- Aim of the task
Among the entries below, extract exactly the lines that run from the one with "guard_x, guard_z = ROW_END - 115, -2872.0" through the one with "imported = [obj", both ends included.

# start of Raw data

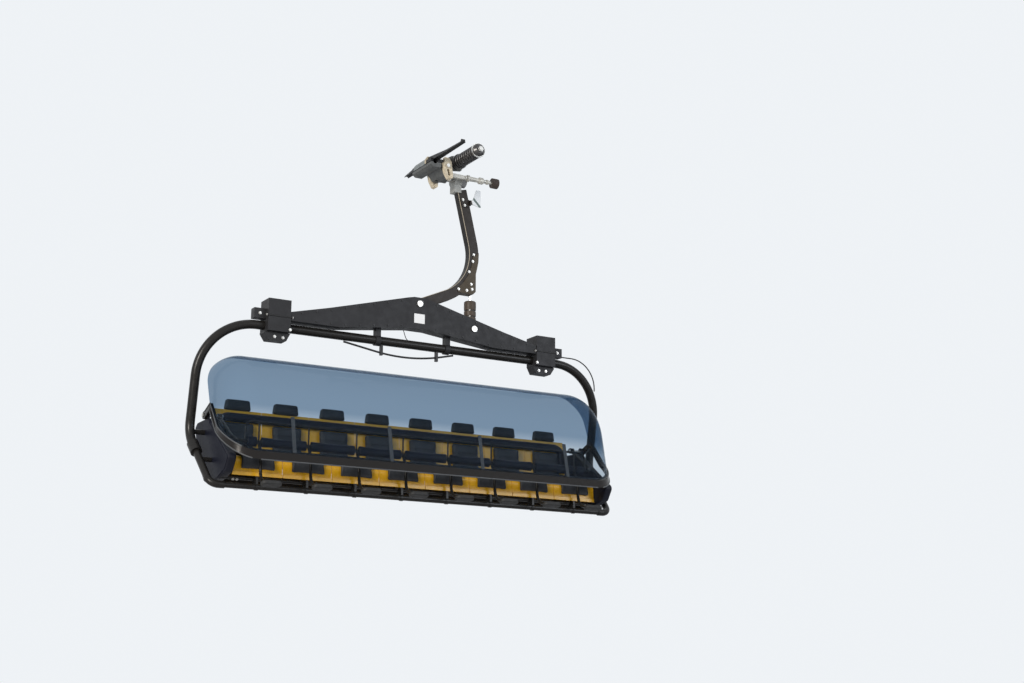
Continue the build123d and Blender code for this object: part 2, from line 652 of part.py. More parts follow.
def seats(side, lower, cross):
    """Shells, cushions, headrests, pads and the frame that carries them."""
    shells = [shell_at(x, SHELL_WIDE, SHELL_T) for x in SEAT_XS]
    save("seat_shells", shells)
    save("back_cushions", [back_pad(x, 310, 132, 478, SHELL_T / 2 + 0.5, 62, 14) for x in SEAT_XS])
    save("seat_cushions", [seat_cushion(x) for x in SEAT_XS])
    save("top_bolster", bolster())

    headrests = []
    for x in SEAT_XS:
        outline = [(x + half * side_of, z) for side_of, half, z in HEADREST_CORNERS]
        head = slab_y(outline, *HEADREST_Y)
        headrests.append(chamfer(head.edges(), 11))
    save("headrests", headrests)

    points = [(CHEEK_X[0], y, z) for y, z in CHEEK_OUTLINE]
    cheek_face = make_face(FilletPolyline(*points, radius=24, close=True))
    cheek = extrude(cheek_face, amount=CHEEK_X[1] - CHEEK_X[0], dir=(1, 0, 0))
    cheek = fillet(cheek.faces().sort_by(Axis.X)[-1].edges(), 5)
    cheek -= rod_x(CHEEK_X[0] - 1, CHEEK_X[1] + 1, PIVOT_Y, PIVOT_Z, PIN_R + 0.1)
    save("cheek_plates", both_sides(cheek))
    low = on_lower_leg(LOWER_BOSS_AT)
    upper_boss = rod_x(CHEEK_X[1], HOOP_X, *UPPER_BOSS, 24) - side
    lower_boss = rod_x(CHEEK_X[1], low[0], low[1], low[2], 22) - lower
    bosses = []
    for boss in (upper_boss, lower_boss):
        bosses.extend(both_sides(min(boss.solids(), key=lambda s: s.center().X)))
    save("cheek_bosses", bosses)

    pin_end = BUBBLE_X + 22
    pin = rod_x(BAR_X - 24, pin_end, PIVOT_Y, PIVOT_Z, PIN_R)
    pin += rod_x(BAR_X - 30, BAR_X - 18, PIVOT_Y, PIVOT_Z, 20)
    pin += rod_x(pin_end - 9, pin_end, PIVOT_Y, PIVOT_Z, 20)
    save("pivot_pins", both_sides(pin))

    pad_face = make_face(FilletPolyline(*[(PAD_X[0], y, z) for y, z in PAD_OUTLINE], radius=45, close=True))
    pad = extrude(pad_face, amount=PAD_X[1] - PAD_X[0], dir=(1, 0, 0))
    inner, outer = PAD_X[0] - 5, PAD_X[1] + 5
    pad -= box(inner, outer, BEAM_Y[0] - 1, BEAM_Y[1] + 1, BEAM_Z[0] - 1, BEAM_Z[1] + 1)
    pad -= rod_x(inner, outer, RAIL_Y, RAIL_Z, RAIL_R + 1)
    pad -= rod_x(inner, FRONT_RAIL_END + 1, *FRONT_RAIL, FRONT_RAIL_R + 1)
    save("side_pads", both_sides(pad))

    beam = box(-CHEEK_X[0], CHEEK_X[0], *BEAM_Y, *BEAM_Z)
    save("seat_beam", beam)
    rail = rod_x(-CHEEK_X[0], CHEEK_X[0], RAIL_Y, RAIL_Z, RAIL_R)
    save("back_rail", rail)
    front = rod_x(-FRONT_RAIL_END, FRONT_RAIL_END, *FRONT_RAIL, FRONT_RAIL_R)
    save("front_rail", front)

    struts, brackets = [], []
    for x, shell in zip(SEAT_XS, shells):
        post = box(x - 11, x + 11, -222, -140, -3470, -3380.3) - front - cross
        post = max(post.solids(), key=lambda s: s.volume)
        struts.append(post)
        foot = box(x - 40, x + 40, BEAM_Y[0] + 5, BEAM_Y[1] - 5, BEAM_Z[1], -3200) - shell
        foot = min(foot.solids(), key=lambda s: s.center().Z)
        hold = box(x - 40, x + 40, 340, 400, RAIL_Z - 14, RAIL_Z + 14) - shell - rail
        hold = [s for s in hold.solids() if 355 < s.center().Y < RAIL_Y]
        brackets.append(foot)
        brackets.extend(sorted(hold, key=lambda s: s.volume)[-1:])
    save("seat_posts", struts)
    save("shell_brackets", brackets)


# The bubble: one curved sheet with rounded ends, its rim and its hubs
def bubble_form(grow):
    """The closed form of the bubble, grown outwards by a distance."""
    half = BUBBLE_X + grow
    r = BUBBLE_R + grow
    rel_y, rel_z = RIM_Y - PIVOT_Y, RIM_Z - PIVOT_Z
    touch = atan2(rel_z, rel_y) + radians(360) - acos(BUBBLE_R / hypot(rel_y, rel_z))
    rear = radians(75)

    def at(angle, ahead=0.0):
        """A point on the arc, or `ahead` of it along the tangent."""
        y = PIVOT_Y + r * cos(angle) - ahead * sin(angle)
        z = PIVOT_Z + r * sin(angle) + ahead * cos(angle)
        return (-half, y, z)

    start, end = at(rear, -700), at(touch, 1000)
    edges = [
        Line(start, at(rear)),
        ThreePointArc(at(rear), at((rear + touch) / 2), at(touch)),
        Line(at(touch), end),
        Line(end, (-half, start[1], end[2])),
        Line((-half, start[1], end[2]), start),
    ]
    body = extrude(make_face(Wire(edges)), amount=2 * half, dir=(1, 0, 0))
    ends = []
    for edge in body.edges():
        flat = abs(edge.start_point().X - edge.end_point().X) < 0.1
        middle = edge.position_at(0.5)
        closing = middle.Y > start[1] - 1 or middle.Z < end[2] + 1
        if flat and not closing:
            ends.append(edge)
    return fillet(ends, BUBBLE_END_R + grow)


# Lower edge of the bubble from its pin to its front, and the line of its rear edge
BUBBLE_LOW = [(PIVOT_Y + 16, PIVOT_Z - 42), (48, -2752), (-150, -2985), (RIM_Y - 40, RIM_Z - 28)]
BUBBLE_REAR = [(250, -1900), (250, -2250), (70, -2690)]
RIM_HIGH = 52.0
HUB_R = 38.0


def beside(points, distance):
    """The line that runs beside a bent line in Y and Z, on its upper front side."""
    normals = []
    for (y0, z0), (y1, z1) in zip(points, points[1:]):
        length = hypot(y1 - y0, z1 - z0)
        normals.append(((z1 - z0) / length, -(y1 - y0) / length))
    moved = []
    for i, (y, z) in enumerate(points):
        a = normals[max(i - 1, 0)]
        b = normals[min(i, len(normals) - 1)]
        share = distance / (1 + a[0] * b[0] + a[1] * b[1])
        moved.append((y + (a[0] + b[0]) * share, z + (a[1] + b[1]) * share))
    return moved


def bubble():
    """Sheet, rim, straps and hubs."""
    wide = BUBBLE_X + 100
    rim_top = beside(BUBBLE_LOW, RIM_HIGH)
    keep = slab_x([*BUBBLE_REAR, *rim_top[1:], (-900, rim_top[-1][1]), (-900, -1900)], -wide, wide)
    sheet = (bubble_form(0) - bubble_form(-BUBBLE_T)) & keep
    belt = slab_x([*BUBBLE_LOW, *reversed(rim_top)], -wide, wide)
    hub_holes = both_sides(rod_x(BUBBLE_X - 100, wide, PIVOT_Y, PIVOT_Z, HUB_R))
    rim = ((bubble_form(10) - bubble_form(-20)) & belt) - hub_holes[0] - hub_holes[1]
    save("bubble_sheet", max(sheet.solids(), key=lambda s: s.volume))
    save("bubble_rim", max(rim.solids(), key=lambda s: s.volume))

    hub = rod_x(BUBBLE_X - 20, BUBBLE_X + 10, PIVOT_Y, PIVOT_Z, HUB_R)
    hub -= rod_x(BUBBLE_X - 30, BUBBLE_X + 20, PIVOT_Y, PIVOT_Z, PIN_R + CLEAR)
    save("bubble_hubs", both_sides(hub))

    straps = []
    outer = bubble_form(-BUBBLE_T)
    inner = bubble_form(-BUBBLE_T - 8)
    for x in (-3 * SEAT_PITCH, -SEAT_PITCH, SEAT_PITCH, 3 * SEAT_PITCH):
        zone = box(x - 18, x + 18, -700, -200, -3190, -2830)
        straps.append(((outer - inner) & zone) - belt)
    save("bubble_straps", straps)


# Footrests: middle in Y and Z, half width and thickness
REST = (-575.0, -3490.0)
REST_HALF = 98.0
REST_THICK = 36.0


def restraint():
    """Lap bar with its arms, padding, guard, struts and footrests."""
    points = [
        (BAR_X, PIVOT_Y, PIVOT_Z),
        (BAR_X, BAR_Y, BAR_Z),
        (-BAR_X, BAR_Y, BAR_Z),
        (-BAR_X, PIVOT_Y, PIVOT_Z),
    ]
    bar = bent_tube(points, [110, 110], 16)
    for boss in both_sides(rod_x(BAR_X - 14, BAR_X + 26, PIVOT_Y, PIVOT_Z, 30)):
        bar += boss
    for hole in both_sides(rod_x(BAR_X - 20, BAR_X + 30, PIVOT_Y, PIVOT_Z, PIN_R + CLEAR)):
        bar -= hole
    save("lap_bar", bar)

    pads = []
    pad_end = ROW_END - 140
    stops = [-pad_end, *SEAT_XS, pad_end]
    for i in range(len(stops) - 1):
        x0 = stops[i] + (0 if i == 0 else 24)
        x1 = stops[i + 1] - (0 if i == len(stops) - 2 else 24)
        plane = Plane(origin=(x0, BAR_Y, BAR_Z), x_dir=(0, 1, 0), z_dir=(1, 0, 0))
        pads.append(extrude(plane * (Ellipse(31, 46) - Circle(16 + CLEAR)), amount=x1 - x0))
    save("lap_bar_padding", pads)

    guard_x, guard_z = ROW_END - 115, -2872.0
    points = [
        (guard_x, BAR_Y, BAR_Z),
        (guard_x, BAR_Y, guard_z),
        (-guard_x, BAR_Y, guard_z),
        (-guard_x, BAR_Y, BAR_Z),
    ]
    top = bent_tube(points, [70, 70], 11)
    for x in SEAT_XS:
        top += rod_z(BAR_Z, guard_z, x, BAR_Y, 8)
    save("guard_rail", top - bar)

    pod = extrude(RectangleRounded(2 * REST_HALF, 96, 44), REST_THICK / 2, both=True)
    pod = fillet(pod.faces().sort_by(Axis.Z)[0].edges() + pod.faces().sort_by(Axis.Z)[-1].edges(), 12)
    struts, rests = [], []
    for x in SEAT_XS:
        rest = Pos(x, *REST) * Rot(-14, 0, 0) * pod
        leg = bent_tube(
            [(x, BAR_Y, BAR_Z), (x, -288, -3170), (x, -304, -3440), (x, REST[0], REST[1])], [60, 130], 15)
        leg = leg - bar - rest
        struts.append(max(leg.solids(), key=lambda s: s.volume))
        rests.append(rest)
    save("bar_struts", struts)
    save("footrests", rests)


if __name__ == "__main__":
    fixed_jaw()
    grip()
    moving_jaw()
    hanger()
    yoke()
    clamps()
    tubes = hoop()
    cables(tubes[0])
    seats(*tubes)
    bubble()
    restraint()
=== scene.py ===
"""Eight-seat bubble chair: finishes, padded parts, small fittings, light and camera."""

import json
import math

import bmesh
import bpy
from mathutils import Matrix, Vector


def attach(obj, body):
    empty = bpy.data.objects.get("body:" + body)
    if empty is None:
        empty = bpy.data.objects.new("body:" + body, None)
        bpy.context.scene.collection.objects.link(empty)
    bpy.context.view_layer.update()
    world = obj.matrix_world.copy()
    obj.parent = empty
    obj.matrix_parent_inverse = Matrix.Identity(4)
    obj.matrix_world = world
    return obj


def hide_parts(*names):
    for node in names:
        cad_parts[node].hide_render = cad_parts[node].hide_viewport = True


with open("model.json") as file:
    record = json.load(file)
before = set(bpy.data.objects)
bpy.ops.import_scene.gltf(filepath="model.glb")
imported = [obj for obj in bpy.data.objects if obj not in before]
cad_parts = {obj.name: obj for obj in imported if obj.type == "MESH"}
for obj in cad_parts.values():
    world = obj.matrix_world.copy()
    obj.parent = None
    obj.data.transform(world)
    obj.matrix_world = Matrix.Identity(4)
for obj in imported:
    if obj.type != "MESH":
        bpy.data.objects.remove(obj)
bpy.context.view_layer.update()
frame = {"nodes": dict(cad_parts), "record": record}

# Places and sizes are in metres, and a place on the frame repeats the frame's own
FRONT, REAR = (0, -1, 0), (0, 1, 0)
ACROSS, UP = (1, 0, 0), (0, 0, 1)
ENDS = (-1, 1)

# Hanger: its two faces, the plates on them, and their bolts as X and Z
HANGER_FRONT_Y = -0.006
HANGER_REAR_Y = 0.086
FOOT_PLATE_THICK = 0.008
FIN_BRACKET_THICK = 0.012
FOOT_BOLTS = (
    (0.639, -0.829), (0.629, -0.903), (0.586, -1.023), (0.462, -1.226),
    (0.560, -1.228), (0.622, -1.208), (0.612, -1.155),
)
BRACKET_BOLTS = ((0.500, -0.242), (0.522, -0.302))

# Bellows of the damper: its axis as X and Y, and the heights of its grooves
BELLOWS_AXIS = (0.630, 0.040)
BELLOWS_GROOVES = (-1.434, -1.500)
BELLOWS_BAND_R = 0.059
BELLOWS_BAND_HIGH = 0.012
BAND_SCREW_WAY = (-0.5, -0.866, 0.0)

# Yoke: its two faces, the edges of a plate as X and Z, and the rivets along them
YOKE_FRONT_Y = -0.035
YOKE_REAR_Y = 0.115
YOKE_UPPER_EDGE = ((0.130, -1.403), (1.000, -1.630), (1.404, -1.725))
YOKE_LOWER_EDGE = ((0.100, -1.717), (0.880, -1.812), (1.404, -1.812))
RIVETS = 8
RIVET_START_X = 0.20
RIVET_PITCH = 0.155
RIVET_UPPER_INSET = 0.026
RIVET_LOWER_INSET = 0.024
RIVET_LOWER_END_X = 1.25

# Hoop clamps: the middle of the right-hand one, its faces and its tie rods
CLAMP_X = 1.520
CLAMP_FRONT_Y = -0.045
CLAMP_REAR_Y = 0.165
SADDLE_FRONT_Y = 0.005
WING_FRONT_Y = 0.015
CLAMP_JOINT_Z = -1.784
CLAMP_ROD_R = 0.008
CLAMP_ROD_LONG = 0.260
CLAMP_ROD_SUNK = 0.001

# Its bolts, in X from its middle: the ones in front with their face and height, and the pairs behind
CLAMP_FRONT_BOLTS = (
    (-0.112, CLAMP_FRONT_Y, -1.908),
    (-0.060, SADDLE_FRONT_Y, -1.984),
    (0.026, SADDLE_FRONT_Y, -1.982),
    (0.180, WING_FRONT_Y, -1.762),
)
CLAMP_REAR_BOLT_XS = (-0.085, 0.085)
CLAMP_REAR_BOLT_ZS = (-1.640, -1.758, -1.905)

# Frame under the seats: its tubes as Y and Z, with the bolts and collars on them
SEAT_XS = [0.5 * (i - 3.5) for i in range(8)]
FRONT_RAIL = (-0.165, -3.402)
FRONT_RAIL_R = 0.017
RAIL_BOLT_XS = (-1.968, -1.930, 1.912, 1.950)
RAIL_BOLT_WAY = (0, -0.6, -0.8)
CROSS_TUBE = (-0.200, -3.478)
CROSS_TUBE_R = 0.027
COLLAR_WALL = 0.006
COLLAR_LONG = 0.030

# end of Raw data
# start of Raw data

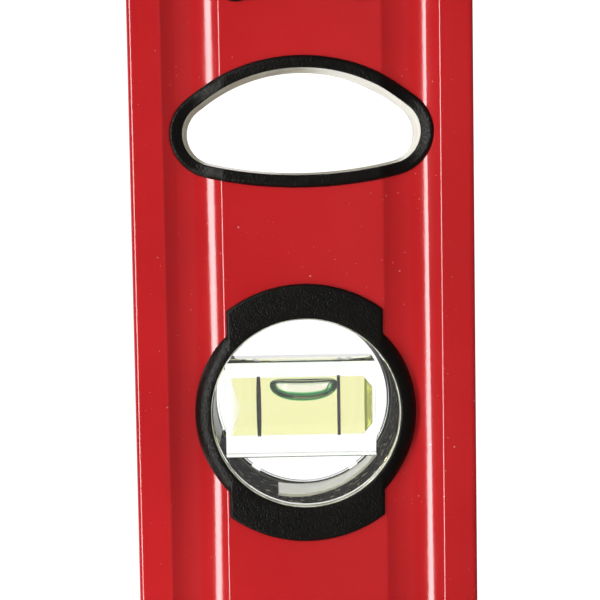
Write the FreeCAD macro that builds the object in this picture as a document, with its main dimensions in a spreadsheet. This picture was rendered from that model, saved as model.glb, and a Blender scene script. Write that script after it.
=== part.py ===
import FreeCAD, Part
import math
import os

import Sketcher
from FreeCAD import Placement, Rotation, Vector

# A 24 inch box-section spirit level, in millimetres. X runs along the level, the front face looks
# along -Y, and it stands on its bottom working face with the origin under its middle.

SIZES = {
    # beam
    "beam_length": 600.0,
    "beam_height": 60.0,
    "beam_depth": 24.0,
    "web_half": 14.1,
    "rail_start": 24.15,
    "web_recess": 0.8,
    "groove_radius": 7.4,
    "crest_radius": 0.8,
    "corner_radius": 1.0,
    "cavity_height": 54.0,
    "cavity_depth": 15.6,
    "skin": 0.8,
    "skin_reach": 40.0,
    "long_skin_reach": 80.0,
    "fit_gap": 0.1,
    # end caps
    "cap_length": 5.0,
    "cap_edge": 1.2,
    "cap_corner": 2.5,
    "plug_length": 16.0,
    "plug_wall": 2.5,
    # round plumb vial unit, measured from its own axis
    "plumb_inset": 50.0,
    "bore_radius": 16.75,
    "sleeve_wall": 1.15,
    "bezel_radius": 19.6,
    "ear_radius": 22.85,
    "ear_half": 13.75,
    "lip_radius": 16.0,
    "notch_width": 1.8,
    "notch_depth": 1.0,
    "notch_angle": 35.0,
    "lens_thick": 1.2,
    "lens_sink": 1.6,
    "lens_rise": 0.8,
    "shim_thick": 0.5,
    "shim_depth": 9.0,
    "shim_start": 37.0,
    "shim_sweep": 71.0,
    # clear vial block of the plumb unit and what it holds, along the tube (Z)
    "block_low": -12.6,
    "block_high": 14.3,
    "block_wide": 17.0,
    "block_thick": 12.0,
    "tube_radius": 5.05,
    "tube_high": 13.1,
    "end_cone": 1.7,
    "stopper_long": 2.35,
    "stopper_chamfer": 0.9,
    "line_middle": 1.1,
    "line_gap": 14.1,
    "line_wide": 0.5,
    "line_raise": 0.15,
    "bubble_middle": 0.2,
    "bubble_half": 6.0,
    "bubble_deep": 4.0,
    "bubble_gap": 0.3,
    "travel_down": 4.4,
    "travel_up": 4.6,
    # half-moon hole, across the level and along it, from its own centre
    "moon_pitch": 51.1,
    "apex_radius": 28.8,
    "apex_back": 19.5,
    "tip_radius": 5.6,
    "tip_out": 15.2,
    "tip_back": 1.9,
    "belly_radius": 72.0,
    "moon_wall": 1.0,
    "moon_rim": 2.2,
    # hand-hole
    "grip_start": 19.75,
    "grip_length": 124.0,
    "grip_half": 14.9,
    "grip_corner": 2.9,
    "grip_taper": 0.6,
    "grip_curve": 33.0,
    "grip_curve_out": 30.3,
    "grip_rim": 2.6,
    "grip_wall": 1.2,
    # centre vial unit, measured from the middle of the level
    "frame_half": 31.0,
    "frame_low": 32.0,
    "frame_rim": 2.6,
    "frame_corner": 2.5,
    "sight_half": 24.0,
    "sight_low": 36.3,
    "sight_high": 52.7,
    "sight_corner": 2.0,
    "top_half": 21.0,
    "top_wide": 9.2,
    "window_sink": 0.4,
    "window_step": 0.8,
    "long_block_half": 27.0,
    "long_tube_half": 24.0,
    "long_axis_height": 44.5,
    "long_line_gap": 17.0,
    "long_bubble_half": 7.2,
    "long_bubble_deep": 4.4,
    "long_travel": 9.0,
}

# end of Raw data
# start of Raw data

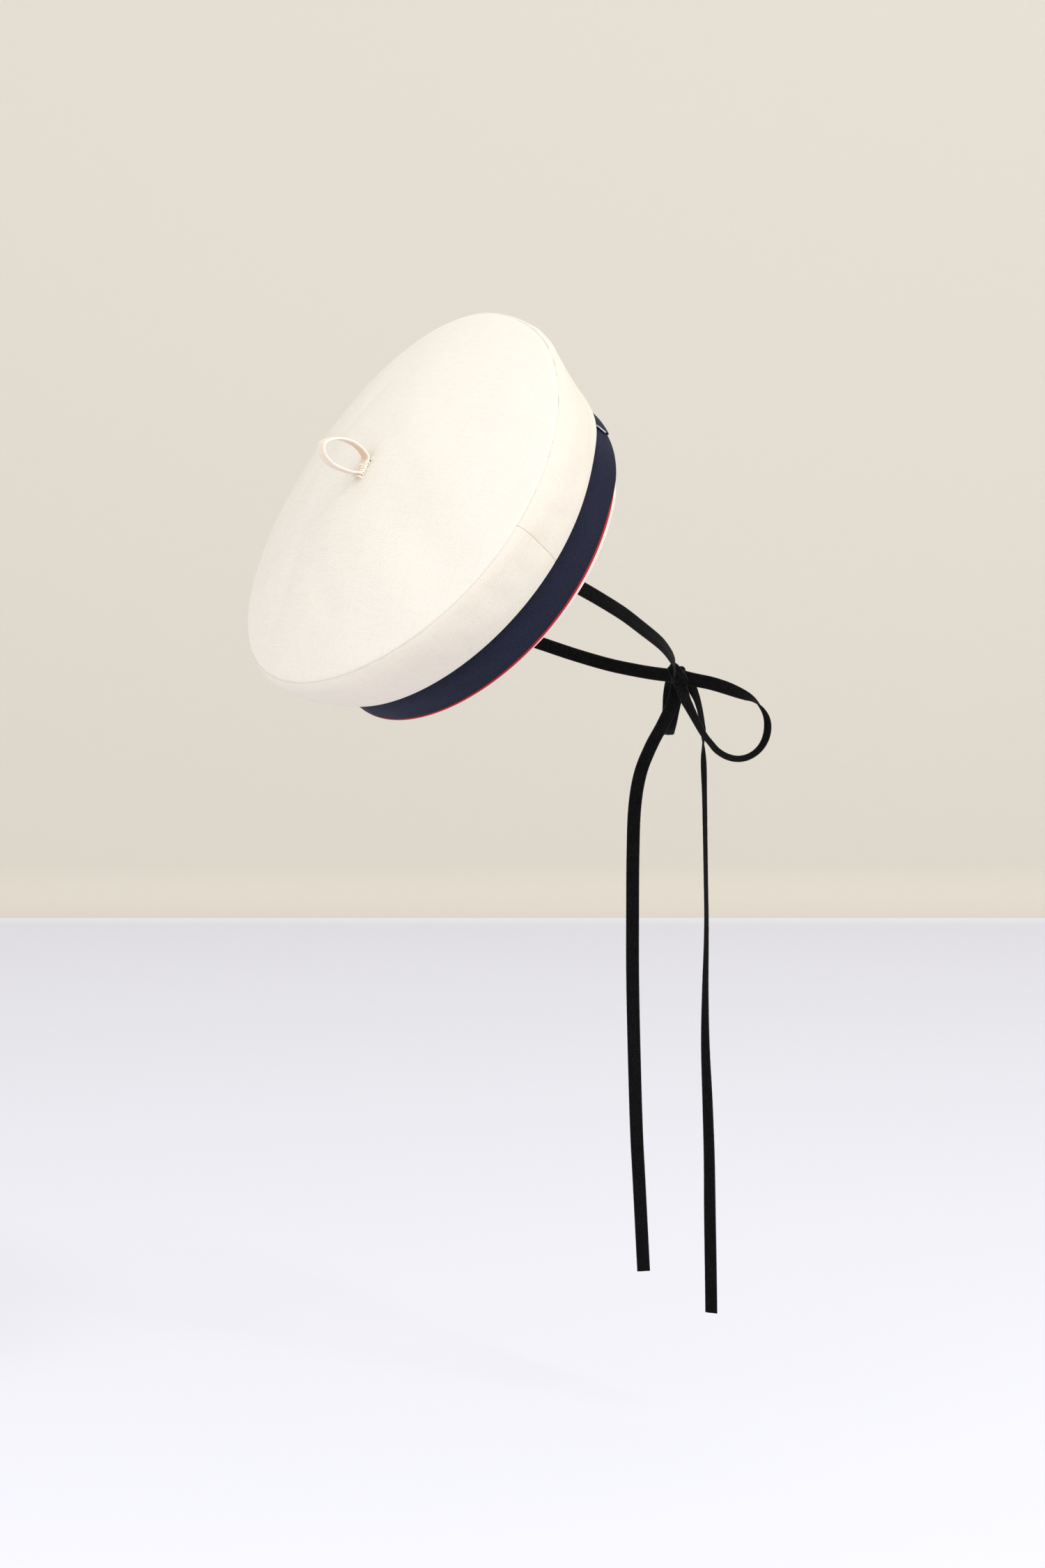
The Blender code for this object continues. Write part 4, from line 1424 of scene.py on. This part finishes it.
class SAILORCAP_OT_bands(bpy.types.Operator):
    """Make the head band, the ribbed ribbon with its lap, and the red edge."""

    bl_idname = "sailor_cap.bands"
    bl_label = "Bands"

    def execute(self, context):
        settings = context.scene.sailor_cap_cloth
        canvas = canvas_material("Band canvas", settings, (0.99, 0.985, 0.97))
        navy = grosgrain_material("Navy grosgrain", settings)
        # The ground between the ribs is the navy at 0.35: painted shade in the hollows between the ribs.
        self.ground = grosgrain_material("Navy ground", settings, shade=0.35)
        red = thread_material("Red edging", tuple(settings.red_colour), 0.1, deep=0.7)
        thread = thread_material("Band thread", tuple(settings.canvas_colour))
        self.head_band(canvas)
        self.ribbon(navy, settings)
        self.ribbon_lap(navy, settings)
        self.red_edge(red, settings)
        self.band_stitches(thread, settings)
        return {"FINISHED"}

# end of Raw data

- Output of the exercise
    guard_x, guard_z = ROW_END - 115, -2872.0
    points = [
        (guard_x, BAR_Y, BAR_Z),
        (guard_x, BAR_Y, guard_z),
        (-guard_x, BAR_Y, guard_z),
        (-guard_x, BAR_Y, BAR_Z),
    ]
    top = bent_tube(points, [70, 70], 11)
    for x in SEAT_XS:
        top += rod_z(BAR_Z, guard_z, x, BAR_Y, 8)
    save("guard_rail", top - bar)

    pod = extrude(RectangleRounded(2 * REST_HALF, 96, 44), REST_THICK / 2, both=True)
    pod = fillet(pod.faces().sort_by(Axis.Z)[0].edges() + pod.faces().sort_by(Axis.Z)[-1].edges(), 12)
    struts, rests = [], []
    for x in SEAT_XS:
        rest = Pos(x, *REST) * Rot(-14, 0, 0) * pod
        leg = bent_tube(
            [(x, BAR_Y, BAR_Z), (x, -288, -3170), (x, -304, -3440), (x, REST[0], REST[1])], [60, 130], 15)
        leg = leg - bar - rest
        struts.append(max(leg.solids(), key=lambda s: s.volume))
        rests.append(rest)
    save("bar_struts", struts)
    save("footrests", rests)


if __name__ == "__main__":
    fixed_jaw()
    grip()
    moving_jaw()
    hanger()
    yoke()
    clamps()
    tubes = hoop()
    cables(tubes[0])
    seats(*tubes)
    bubble()
    restraint()
=== scene.py ===
"""Eight-seat bubble chair: finishes, padded parts, small fittings, light and camera."""

import json
import math

import bmesh
import bpy
from mathutils import Matrix, Vector


def attach(obj, body):
    empty = bpy.data.objects.get("body:" + body)
    if empty is None:
        empty = bpy.data.objects.new("body:" + body, None)
        bpy.context.scene.collection.objects.link(empty)
    bpy.context.view_layer.update()
    world = obj.matrix_world.copy()
    obj.parent = empty
    obj.matrix_parent_inverse = Matrix.Identity(4)
    obj.matrix_world = world
    return obj


def hide_parts(*names):
    for node in names:
        cad_parts[node].hide_render = cad_parts[node].hide_viewport = True


with open("model.json") as file:
    record = json.load(file)
before = set(bpy.data.objects)
bpy.ops.import_scene.gltf(filepath="model.glb")
imported = [obj for obj in bpy.data.objects if obj not in before]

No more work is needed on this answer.